[STATED TASK]: Extract every line of the material below and reproduce it faithfully.

[GIVEN INFORMATION]:
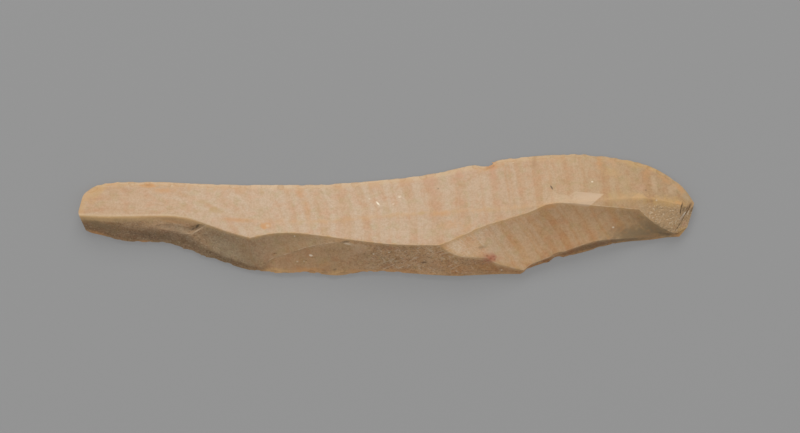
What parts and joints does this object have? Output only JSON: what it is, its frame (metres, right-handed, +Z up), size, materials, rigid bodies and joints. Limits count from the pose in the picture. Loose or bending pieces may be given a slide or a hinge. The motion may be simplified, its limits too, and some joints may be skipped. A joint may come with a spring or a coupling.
{
  "type": "flint sickle blade",
  "caption": "Long knapped blade of banded flint with a finely retouched cutting edge, a bevelled back for hafting and a blunt butt, lying on its flat ventral face.",
  "frame": {"origin": "bottom centre of the blade's box, on the flat of its ventral face", "axes": "+X along the blade from its narrow end to its butt, +Y across it towards the cutting edge, +Z up out of the dorsal face"},
  "size_m": [0.105, 0.0208, 0.0058],
  "materials": {
    "flint": "satin, worn and lightly patinated"
  },
  "bodies": {
    "root": {"blade": "flint"}
  },
  "joints": []
}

[FULL ANSWER]:
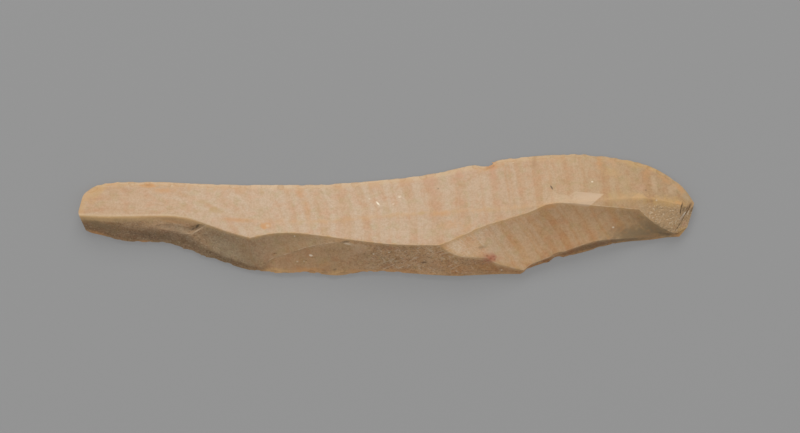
What parts and joints does this object have? Output only JSON: what it is, its frame (metres, right-handed, +Z up), size, materials, rigid bodies and joints. Limits count from the pose in the picture. Loose or bending pieces may be given a slide or a hinge. The motion may be simplified, its limits too, and some joints may be skipped. A joint may come with a spring or a coupling.
{
  "type": "flint sickle blade",
  "caption": "Long knapped blade of banded flint with a finely retouched cutting edge, a bevelled back for hafting and a blunt butt, lying on its flat ventral face.",
  "frame": {"origin": "bottom centre of the blade's box, on the flat of its ventral face", "axes": "+X along the blade from its narrow end to its butt, +Y across it towards the cutting edge, +Z up out of the dorsal face"},
  "size_m": [0.105, 0.0208, 0.0058],
  "materials": {
    "flint": "satin, worn and lightly patinated"
  },
  "bodies": {
    "root": {"blade": "flint"}
  },
  "joints": []
}